Quote exactly the lines between the line containing "for side, sign" and the line containing "cad_parts[node].hide_render = cad_parts[node].hide_viewport", counting those two lines as part of the range. Leave the rest out.

====== Material provided

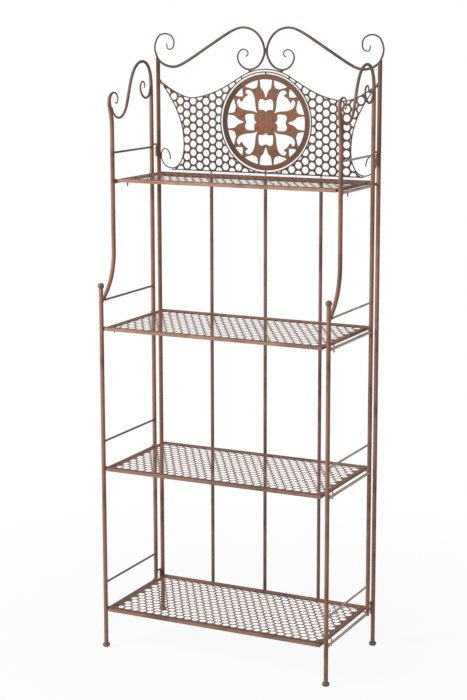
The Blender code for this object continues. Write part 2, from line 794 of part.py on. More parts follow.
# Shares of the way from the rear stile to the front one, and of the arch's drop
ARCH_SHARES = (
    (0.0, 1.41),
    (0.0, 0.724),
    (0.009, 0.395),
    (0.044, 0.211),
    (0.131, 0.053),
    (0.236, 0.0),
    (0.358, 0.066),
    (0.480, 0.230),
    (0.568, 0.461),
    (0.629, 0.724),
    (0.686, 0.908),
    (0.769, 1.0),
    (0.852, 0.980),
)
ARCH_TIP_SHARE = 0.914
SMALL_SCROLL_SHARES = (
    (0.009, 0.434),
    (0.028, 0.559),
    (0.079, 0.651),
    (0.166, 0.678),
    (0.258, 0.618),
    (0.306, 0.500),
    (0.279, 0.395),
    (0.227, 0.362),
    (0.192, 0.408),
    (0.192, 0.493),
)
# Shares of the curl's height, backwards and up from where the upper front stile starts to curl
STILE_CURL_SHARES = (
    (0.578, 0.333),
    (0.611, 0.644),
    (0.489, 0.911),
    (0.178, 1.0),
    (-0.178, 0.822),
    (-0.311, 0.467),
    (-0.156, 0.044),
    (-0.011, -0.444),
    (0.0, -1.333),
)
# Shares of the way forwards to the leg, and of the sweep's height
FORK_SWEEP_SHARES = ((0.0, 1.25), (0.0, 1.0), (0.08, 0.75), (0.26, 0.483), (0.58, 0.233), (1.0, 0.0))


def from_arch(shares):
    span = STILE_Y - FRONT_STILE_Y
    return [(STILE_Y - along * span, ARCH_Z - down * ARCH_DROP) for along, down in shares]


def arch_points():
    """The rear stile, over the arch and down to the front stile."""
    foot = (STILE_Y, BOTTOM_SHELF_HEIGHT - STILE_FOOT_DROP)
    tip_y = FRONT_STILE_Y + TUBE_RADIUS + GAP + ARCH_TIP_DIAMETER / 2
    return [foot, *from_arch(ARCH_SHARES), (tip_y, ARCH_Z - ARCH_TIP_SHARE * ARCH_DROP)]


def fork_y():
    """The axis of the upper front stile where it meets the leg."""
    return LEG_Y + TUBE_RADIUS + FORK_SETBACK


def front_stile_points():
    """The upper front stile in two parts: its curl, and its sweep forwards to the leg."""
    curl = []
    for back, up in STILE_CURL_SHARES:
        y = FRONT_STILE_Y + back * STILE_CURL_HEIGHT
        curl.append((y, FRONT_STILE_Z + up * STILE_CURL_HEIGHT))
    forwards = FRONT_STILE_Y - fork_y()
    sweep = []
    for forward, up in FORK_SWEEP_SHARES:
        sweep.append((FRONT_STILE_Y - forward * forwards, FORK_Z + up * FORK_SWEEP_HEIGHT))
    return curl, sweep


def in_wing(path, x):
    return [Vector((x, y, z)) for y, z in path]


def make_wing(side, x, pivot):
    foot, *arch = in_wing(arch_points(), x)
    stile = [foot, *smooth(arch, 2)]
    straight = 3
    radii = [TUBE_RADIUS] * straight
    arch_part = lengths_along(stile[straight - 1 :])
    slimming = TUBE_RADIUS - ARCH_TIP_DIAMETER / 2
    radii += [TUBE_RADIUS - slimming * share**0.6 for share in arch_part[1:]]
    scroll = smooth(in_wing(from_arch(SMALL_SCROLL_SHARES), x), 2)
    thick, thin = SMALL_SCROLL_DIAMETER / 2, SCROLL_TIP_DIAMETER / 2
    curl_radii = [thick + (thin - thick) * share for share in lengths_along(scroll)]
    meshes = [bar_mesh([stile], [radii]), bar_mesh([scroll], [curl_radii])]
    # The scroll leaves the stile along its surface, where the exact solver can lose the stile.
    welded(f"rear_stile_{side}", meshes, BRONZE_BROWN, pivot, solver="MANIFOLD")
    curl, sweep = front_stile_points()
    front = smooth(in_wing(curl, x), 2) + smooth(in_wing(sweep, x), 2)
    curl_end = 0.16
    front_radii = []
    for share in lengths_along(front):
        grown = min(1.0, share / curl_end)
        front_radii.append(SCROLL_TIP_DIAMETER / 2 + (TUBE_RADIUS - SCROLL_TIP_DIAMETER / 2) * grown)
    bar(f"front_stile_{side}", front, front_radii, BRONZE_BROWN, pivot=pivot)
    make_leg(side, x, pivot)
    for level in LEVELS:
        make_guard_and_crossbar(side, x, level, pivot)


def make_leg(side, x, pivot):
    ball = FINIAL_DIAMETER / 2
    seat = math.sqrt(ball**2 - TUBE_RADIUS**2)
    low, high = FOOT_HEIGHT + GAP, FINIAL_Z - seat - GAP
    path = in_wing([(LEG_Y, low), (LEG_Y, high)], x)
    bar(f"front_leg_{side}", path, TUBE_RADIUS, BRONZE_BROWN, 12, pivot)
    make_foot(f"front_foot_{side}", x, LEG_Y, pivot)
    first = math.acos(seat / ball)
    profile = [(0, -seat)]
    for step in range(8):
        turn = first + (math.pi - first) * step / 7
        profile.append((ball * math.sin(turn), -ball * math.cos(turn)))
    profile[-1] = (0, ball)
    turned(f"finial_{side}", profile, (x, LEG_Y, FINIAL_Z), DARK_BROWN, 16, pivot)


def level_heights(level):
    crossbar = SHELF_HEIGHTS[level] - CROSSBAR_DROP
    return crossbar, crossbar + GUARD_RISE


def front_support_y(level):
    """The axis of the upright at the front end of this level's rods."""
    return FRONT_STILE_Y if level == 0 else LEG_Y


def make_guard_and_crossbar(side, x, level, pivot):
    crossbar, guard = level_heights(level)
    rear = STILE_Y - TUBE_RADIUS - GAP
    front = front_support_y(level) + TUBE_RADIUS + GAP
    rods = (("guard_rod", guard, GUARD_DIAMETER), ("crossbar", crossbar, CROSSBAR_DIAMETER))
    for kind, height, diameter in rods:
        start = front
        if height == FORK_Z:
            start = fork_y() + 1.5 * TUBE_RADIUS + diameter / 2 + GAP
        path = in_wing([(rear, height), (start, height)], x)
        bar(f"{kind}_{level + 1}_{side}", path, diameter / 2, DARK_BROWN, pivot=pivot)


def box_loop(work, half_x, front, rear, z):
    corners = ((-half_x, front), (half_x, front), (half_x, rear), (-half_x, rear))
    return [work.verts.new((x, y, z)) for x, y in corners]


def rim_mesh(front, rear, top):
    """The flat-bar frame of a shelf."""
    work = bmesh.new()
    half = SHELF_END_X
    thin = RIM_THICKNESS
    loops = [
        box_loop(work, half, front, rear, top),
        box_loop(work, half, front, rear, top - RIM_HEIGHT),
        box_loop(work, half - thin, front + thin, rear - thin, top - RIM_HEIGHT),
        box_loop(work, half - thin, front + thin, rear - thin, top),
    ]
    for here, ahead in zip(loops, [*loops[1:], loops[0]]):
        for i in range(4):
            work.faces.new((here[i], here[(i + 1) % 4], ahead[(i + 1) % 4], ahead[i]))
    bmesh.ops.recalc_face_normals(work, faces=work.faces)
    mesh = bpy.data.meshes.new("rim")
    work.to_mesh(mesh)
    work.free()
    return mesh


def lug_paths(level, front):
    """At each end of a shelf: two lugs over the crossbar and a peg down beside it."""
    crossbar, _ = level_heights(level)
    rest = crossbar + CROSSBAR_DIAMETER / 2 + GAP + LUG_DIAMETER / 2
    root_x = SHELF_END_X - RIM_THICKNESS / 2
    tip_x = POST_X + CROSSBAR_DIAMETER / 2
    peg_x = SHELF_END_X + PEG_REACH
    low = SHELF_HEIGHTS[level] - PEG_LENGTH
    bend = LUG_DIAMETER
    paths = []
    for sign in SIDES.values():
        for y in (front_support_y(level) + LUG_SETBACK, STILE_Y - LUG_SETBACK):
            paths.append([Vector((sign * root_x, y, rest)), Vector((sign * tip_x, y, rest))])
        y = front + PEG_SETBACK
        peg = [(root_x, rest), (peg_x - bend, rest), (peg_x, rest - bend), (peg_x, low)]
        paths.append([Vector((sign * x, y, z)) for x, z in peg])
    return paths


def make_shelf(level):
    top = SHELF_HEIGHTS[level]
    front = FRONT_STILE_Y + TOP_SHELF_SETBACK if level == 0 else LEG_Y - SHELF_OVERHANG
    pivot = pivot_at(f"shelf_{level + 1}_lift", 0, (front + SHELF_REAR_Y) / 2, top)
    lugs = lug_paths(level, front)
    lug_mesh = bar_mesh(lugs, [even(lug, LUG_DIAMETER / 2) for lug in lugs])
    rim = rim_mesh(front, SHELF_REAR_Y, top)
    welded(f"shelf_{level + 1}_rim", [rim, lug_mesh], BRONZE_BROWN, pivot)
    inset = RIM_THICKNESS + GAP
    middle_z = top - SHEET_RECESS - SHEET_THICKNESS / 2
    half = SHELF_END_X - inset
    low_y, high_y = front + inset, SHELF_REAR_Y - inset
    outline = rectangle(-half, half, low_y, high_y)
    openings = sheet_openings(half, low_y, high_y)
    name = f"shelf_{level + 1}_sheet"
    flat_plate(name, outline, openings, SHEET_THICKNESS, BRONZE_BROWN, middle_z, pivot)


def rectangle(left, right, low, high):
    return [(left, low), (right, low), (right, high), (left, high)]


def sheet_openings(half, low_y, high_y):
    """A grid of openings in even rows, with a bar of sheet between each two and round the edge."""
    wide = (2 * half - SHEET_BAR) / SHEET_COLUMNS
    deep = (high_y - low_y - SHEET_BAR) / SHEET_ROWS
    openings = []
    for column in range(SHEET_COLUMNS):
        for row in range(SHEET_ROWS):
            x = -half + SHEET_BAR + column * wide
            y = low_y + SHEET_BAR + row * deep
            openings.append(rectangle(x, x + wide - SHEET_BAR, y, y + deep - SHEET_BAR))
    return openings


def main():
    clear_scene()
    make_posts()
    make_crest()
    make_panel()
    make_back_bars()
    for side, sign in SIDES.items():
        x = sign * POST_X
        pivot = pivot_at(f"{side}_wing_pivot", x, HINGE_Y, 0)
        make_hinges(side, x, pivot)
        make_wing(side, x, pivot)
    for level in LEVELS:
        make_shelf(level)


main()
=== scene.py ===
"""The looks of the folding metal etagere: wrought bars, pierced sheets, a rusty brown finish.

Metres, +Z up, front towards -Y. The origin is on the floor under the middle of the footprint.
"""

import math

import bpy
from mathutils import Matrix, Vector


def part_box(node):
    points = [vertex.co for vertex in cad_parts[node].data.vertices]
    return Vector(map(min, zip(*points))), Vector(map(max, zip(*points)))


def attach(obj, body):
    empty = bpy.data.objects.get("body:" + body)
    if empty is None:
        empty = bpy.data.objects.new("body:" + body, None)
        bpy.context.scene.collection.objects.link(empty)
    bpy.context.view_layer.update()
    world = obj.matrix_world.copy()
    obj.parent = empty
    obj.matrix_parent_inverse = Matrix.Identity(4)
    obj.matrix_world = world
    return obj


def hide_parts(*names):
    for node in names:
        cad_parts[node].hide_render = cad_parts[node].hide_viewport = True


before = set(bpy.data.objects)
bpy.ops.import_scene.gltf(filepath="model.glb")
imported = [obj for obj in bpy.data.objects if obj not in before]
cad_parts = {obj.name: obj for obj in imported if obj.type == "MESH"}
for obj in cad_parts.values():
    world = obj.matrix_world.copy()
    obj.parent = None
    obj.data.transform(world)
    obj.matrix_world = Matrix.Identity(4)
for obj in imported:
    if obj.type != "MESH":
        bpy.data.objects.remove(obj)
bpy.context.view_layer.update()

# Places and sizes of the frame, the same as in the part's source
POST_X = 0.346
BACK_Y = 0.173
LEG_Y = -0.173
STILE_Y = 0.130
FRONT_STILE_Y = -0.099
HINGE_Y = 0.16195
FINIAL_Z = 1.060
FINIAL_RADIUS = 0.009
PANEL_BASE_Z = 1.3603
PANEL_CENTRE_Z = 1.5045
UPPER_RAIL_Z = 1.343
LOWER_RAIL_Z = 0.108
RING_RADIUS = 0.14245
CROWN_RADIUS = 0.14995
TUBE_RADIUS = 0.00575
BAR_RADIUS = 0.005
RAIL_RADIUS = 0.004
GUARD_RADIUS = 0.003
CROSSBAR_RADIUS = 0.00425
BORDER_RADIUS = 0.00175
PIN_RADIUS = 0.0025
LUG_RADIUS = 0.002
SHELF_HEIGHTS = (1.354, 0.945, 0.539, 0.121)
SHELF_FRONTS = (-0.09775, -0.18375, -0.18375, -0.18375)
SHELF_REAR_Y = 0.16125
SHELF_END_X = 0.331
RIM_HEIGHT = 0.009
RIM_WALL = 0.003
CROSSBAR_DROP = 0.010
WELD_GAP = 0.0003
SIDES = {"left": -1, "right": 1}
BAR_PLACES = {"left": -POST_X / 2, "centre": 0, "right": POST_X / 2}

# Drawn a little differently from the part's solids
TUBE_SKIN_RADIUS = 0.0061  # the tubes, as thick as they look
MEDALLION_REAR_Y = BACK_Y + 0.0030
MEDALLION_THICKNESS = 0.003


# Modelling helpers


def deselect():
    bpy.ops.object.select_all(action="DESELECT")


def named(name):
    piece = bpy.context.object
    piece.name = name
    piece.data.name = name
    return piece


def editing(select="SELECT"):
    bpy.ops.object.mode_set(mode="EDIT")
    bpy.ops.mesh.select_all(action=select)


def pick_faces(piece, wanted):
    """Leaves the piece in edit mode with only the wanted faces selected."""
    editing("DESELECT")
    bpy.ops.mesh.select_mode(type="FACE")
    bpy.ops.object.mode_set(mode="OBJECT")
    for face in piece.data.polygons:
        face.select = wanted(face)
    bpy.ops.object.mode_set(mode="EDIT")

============

- Task result:
    for side, sign in SIDES.items():
        x = sign * POST_X
        pivot = pivot_at(f"{side}_wing_pivot", x, HINGE_Y, 0)
        make_hinges(side, x, pivot)
        make_wing(side, x, pivot)
    for level in LEVELS:
        make_shelf(level)


main()
=== scene.py ===
"""The looks of the folding metal etagere: wrought bars, pierced sheets, a rusty brown finish.

Metres, +Z up, front towards -Y. The origin is on the floor under the middle of the footprint.
"""

import math

import bpy
from mathutils import Matrix, Vector


def part_box(node):
    points = [vertex.co for vertex in cad_parts[node].data.vertices]
    return Vector(map(min, zip(*points))), Vector(map(max, zip(*points)))


def attach(obj, body):
    empty = bpy.data.objects.get("body:" + body)
    if empty is None:
        empty = bpy.data.objects.new("body:" + body, None)
        bpy.context.scene.collection.objects.link(empty)
    bpy.context.view_layer.update()
    world = obj.matrix_world.copy()
    obj.parent = empty
    obj.matrix_parent_inverse = Matrix.Identity(4)
    obj.matrix_world = world
    return obj


def hide_parts(*names):
    for node in names:
        cad_parts[node].hide_render = cad_parts[node].hide_viewport = True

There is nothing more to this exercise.